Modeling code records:
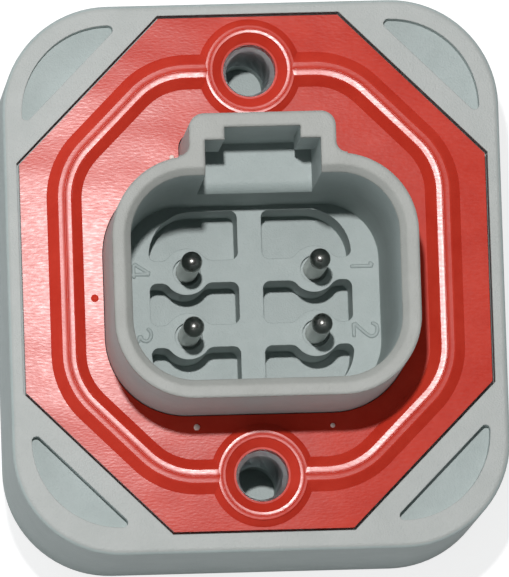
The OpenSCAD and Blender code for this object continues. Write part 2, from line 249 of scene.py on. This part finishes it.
def pin_plating():
    """Dull plating, polished on the ball tips, with painted reflection: darker on the tips and
    lighter on the stems.
    """
    stem_rough, tip_rough = 0.5, 0.26
    made, nodes, links, shader = material("contact_plating", (0.62, 0.62, 0.59), stem_rough, 1.0)
    tip = above_mask(nodes, links, TIP_Z)
    # Painted reflection: the darker tips stand in for the dim room mirrored above them, the lighter
    # stems for the lit floor mirrored beside them.
    plating = tint(nodes, links, tip, (0.80, 0.80, 0.77), (0.32, 0.32, 0.30), (0, 1))
    links.new(plating, shader.inputs["Base Color"])
    dull = compute(nodes, links, "MULTIPLY_ADD", tip, tip_rough - stem_rough, stem_rough)
    links.new(dull, shader.inputs["Roughness"])
    return made


# ---------- new pieces ----------


def thread_rows(minor_r, major_r, pitch, low, high, turn, rows_per_pitch):
    """Heights and radii of a screw thread's rows at the angles in turn.

    A triangle wave runs along the helix: saw = |2 frac(z / pitch - turn / full turn) - 1|. The
    radius is minor + (major - minor) times 1.6 (1 - saw) - 0.3, held between 0 and 1, which makes
    flat crests and roots. The groove fades out over 0.4 pitch at each end.
    """
    z = np.linspace(low, high, int((high - low) / pitch * rows_per_pitch))[:, None]
    saw = np.abs(2 * ((z / pitch - turn[None, :] / (2 * np.pi)) % 1.0) - 1)
    groove = np.clip(1.6 * (1 - saw) - 0.3, 0, 1) * (major_r - minor_r)
    fade = np.clip(np.minimum(z - low, high - z) / (0.4 * pitch), 0, 1)
    return z, minor_r + groove * fade


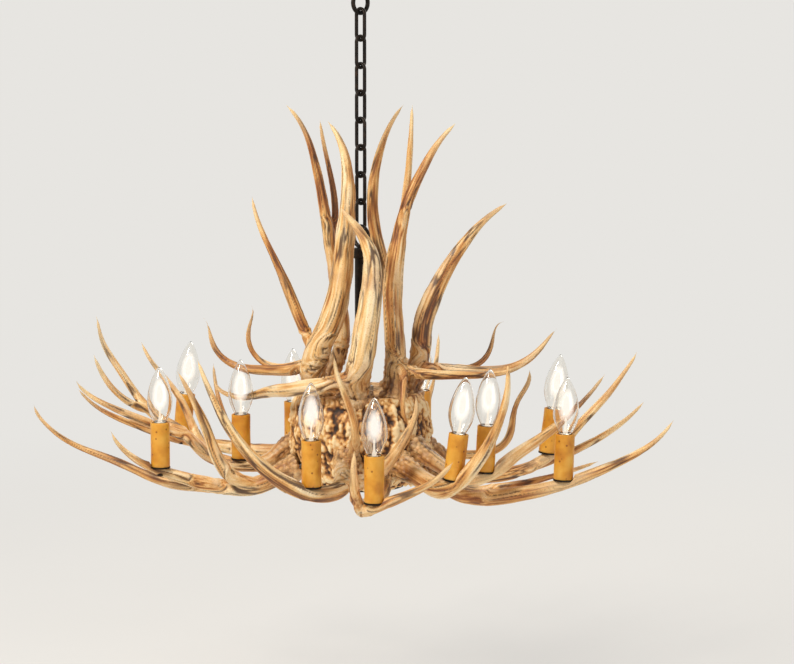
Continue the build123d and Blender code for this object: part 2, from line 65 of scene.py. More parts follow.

SET PROBLEM: Each line of the listing should be echoed back exactly.

THE COMPLETED TASK:
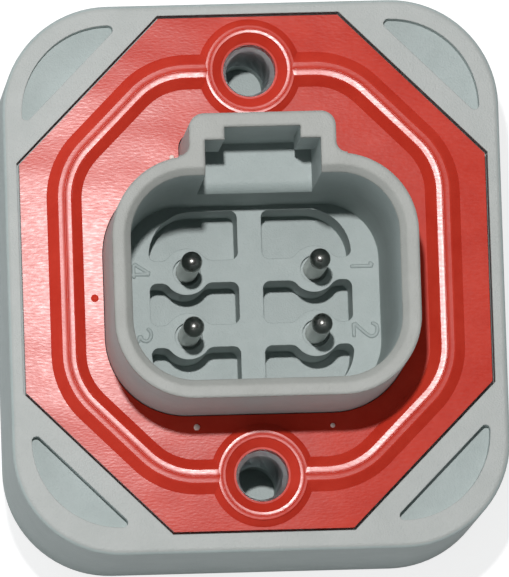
The OpenSCAD and Blender code for this object continues. Write part 2, from line 249 of scene.py on. This part finishes it.
def pin_plating():
    """Dull plating, polished on the ball tips, with painted reflection: darker on the tips and
    lighter on the stems.
    """
    stem_rough, tip_rough = 0.5, 0.26
    made, nodes, links, shader = material("contact_plating", (0.62, 0.62, 0.59), stem_rough, 1.0)
    tip = above_mask(nodes, links, TIP_Z)
    # Painted reflection: the darker tips stand in for the dim room mirrored above them, the lighter
    # stems for the lit floor mirrored beside them.
    plating = tint(nodes, links, tip, (0.80, 0.80, 0.77), (0.32, 0.32, 0.30), (0, 1))
    links.new(plating, shader.inputs["Base Color"])
    dull = compute(nodes, links, "MULTIPLY_ADD", tip, tip_rough - stem_rough, stem_rough)
    links.new(dull, shader.inputs["Roughness"])
    return made


# ---------- new pieces ----------


def thread_rows(minor_r, major_r, pitch, low, high, turn, rows_per_pitch):
    """Heights and radii of a screw thread's rows at the angles in turn.

    A triangle wave runs along the helix: saw = |2 frac(z / pitch - turn / full turn) - 1|. The
    radius is minor + (major - minor) times 1.6 (1 - saw) - 0.3, held between 0 and 1, which makes
    flat crests and roots. The groove fades out over 0.4 pitch at each end.
    """
    z = np.linspace(low, high, int((high - low) / pitch * rows_per_pitch))[:, None]
    saw = np.abs(2 * ((z / pitch - turn[None, :] / (2 * np.pi)) % 1.0) - 1)
    groove = np.clip(1.6 * (1 - saw) - 0.3, 0, 1) * (major_r - minor_r)
    fade = np.clip(np.minimum(z - low, high - z) / (0.4 * pitch), 0, 1)
    return z, minor_r + groove * fade


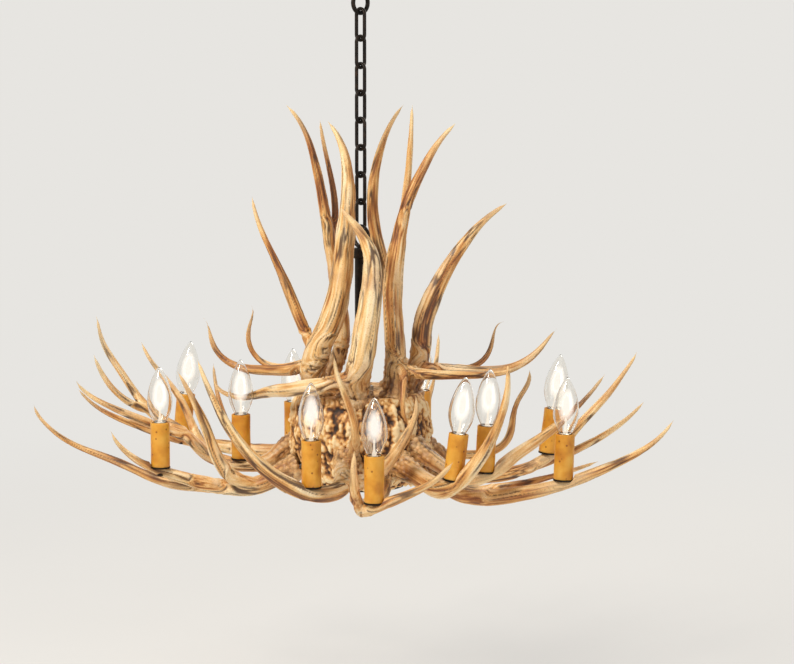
Continue the build123d and Blender code for this object: part 2, from line 65 of scene.py. More parts follow.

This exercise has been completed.